Well, there's basically two reasons to reduce the timing. One is that it's pinging, the other is that it's beyond MBT and there are no gains to be had by running the timing that high. It seems unlikely to me that 14 degrees is MBT at 200 kpa, but it varies a lot depending on the engine config. AIUI, the higher the VE of the engine, the less timing advance it wants for MBT, although I'm not sure why.
Personally, I would add some more progressiveness to the boost target table so that you can use more of the throttle travel range to actually change the power level.
Changing the breakpoints makes a lot of sense, previously you had nothing between 215 and 300, so it was just linearly interpolating. If your peak boost target is 260, then that's not really a good thing.
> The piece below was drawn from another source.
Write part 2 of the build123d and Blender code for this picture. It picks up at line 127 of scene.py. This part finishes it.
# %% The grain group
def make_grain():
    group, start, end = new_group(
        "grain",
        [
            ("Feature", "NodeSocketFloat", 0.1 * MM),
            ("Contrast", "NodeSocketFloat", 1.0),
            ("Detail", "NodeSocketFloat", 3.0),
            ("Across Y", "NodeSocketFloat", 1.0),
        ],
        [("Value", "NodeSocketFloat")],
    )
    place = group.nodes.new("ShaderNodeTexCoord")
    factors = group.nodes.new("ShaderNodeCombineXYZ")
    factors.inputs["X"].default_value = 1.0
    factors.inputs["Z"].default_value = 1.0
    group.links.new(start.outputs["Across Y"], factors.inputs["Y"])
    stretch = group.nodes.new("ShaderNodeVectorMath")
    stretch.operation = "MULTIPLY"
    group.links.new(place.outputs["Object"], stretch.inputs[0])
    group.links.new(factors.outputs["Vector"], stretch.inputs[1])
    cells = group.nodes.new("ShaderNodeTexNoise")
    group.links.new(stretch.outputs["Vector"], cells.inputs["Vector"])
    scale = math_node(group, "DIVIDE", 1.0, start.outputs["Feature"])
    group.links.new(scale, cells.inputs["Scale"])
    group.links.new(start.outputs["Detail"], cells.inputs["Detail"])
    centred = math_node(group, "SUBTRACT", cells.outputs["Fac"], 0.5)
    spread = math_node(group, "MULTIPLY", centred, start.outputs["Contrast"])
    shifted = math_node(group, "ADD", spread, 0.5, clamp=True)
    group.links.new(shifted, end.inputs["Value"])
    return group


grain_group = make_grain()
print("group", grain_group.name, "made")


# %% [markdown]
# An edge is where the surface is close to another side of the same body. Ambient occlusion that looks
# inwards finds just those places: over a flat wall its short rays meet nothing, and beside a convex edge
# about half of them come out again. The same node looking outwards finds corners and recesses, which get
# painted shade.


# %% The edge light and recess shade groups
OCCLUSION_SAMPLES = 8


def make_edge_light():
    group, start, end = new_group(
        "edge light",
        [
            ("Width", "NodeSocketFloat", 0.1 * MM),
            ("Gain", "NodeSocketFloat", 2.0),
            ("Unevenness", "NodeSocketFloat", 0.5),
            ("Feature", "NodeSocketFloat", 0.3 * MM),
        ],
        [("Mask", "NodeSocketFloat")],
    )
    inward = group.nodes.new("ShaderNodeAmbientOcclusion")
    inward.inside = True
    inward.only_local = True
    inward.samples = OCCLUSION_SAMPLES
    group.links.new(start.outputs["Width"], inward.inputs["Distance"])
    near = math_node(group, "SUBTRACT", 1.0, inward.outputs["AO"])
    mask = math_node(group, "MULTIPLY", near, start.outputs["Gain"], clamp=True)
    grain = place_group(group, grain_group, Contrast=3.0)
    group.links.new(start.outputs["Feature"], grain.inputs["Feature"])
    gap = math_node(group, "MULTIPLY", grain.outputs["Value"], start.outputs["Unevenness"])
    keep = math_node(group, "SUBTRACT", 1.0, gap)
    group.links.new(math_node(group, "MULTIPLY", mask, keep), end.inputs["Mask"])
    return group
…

I really need to read up on timing adjustment and spark tuning. That has always been the area I've never understood/too scared to start in on.
AIUI, it's pretty straightforward really. If you graph timing vs torque, the left part of the graph shows big gains from every degree you add. Eventually the curve starts to flatten out, and the peak torque is at "MBT". To the right of MBT, it actually starts to lose torque as you add more timing.
Supposedly the stress on the rods goes up a lot as you approach MBT, so ideally you want the motor tuned a degree or two off MBT, to maximize your torque gains while minimizing the stress.
If you're using a dyno, finding MBT (for boosted rows) isn't hard, you pick a row on the table and start adding timing to that row in successive dyno pulls. If the shape of the table is wrong, then you'll probably get to MBT in some cells before you get to it in others, so you start only adding timing in the cells where it actually adds power. Once you find MBT, you back it off a bit, and move up to the next row.
If it pings, then you stop there and back it off a bunch, obviously. A little bit of pinging isn't going to do much damage, the trick is in accurately determining when it's pinging, and that's where having dyno tuning experience helps a lot.
You also need good boost control to get this to work, because changing the timing will change the amount of boost you get out of the turbine at a given wastegate setting. If the boost varies by 10 kpa then the torque gains or loss from that can mask the gains or loss from the timing change. Dyno software that could graph torque divided by MAP would be really useful here, but I don't know of any dynos that do that.
As for how you tune timing without a dyno, I have no clue. AFAICT, you basically don't.